[BEGIN INFORMATION SHOWN]

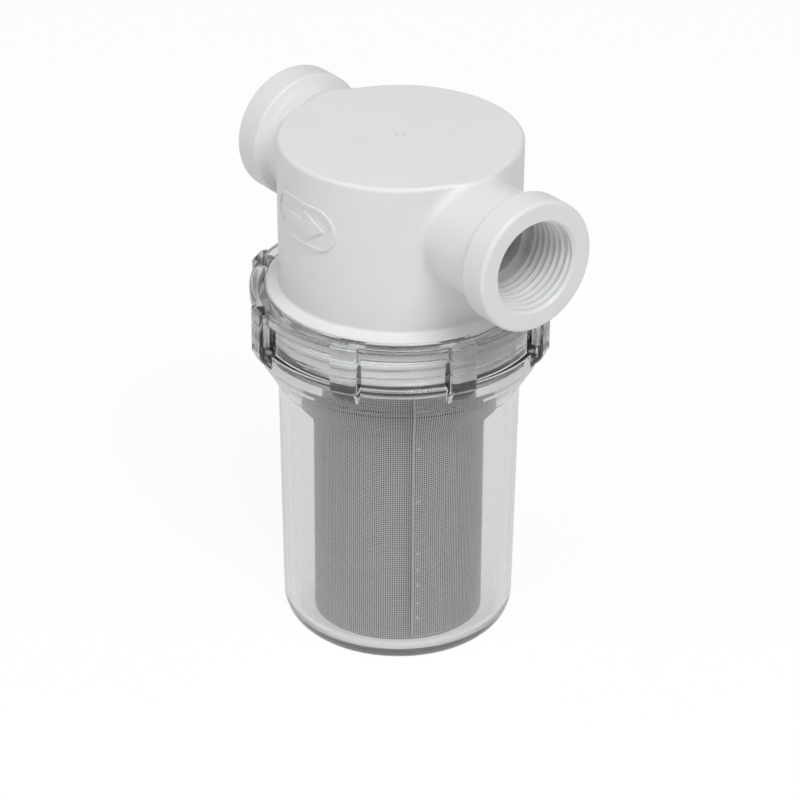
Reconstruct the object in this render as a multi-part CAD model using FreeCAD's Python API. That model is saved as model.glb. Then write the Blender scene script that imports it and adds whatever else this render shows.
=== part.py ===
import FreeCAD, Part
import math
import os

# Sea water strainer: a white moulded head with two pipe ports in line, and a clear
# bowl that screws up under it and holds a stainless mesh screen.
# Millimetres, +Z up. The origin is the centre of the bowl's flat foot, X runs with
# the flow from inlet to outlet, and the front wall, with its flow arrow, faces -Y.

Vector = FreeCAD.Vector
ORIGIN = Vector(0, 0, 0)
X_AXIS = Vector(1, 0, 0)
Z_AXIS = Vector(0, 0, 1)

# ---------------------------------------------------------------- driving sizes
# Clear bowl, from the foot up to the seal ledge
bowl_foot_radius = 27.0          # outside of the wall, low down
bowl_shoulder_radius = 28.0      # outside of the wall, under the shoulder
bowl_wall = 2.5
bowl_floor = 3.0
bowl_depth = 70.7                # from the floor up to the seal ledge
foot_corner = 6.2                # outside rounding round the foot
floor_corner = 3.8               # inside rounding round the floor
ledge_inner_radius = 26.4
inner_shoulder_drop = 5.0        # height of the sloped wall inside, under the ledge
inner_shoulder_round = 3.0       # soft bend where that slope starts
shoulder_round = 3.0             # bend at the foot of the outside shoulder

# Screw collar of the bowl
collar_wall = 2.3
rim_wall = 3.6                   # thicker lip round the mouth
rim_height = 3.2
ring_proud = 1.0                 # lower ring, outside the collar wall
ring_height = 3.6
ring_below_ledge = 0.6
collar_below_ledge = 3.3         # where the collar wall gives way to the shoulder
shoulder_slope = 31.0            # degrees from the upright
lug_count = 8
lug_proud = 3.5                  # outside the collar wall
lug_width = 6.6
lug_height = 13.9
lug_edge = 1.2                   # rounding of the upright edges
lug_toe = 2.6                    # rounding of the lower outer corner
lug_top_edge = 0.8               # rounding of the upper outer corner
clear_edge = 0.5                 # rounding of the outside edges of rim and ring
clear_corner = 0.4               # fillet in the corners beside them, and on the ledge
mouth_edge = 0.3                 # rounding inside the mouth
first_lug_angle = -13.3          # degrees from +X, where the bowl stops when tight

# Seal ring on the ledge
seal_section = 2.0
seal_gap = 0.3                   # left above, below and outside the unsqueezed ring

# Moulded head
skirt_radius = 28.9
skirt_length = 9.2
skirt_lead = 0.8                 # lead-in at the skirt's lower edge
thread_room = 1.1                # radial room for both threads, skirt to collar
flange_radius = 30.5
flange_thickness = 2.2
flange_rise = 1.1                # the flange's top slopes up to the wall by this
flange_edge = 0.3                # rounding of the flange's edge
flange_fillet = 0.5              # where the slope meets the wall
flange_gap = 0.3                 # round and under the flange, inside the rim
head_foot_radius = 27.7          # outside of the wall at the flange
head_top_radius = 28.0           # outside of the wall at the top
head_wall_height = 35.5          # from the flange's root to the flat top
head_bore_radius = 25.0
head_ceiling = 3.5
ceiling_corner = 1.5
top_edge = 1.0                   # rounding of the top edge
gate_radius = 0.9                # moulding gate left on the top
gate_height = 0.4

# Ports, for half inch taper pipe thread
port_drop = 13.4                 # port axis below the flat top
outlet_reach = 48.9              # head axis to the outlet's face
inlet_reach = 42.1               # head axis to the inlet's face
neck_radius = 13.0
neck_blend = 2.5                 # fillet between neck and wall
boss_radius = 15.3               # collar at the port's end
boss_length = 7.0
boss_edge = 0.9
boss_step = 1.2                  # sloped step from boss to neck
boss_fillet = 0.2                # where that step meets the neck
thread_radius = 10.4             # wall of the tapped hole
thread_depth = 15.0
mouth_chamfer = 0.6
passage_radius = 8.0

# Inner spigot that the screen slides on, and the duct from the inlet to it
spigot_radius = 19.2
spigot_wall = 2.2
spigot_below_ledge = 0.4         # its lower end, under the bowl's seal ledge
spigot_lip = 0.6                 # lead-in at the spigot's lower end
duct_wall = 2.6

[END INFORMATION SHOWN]

▶ **EXERCISE PROMPT**: Extract each line from the listing above, please, and repeat it exactly.

▶ **ANSWER FOR THE TASK**:
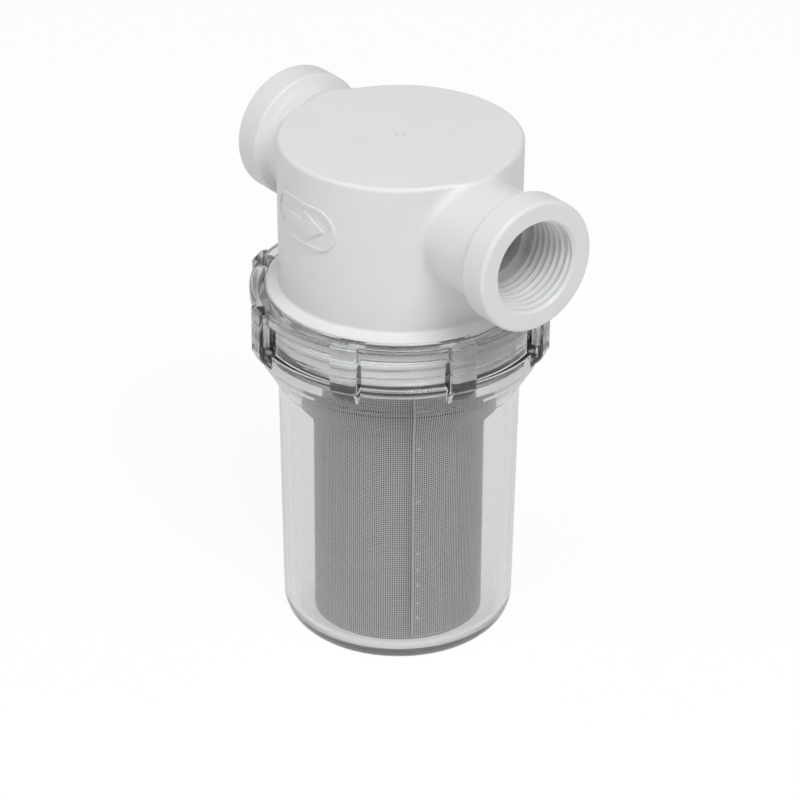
Reconstruct the object in this render as a multi-part CAD model using FreeCAD's Python API. That model is saved as model.glb. Then write the Blender scene script that imports it and adds whatever else this render shows.
=== part.py ===
import FreeCAD, Part
import math
import os

# Sea water strainer: a white moulded head with two pipe ports in line, and a clear
# bowl that screws up under it and holds a stainless mesh screen.
# Millimetres, +Z up. The origin is the centre of the bowl's flat foot, X runs with
# the flow from inlet to outlet, and the front wall, with its flow arrow, faces -Y.

Vector = FreeCAD.Vector
ORIGIN = Vector(0, 0, 0)
X_AXIS = Vector(1, 0, 0)
Z_AXIS = Vector(0, 0, 1)

# ---------------------------------------------------------------- driving sizes
# Clear bowl, from the foot up to the seal ledge
bowl_foot_radius = 27.0          # outside of the wall, low down
bowl_shoulder_radius = 28.0      # outside of the wall, under the shoulder
bowl_wall = 2.5
bowl_floor = 3.0
bowl_depth = 70.7                # from the floor up to the seal ledge
foot_corner = 6.2                # outside rounding round the foot
floor_corner = 3.8               # inside rounding round the floor
ledge_inner_radius = 26.4
inner_shoulder_drop = 5.0        # height of the sloped wall inside, under the ledge
inner_shoulder_round = 3.0       # soft bend where that slope starts
shoulder_round = 3.0             # bend at the foot of the outside shoulder

# Screw collar of the bowl
collar_wall = 2.3
rim_wall = 3.6                   # thicker lip round the mouth
rim_height = 3.2
ring_proud = 1.0                 # lower ring, outside the collar wall
ring_height = 3.6
ring_below_ledge = 0.6
collar_below_ledge = 3.3         # where the collar wall gives way to the shoulder
shoulder_slope = 31.0            # degrees from the upright
lug_count = 8
lug_proud = 3.5                  # outside the collar wall
lug_width = 6.6
lug_height = 13.9
lug_edge = 1.2                   # rounding of the upright edges
lug_toe = 2.6                    # rounding of the lower outer corner
lug_top_edge = 0.8               # rounding of the upper outer corner
clear_edge = 0.5                 # rounding of the outside edges of rim and ring
clear_corner = 0.4               # fillet in the corners beside them, and on the ledge
mouth_edge = 0.3                 # rounding inside the mouth
first_lug_angle = -13.3          # degrees from +X, where the bowl stops when tight

# Seal ring on the ledge
seal_section = 2.0
seal_gap = 0.3                   # left above, below and outside the unsqueezed ring

# Moulded head
skirt_radius = 28.9
skirt_length = 9.2
skirt_lead = 0.8                 # lead-in at the skirt's lower edge
thread_room = 1.1                # radial room for both threads, skirt to collar
flange_radius = 30.5
flange_thickness = 2.2
flange_rise = 1.1                # the flange's top slopes up to the wall by this
flange_edge = 0.3                # rounding of the flange's edge
flange_fillet = 0.5              # where the slope meets the wall
flange_gap = 0.3                 # round and under the flange, inside the rim
head_foot_radius = 27.7          # outside of the wall at the flange
head_top_radius = 28.0           # outside of the wall at the top
head_wall_height = 35.5          # from the flange's root to the flat top
head_bore_radius = 25.0
head_ceiling = 3.5
ceiling_corner = 1.5
top_edge = 1.0                   # rounding of the top edge
gate_radius = 0.9                # moulding gate left on the top
gate_height = 0.4

# Ports, for half inch taper pipe thread
port_drop = 13.4                 # port axis below the flat top
outlet_reach = 48.9              # head axis to the outlet's face
inlet_reach = 42.1               # head axis to the inlet's face
neck_radius = 13.0
neck_blend = 2.5                 # fillet between neck and wall
boss_radius = 15.3               # collar at the port's end
boss_length = 7.0
boss_edge = 0.9
boss_step = 1.2                  # sloped step from boss to neck
boss_fillet = 0.2                # where that step meets the neck
thread_radius = 10.4             # wall of the tapped hole
thread_depth = 15.0
mouth_chamfer = 0.6
passage_radius = 8.0

# Inner spigot that the screen slides on, and the duct from the inlet to it
spigot_radius = 19.2
spigot_wall = 2.2
spigot_below_ledge = 0.4         # its lower end, under the bowl's seal ledge
spigot_lip = 0.6                 # lead-in at the spigot's lower end
duct_wall = 2.6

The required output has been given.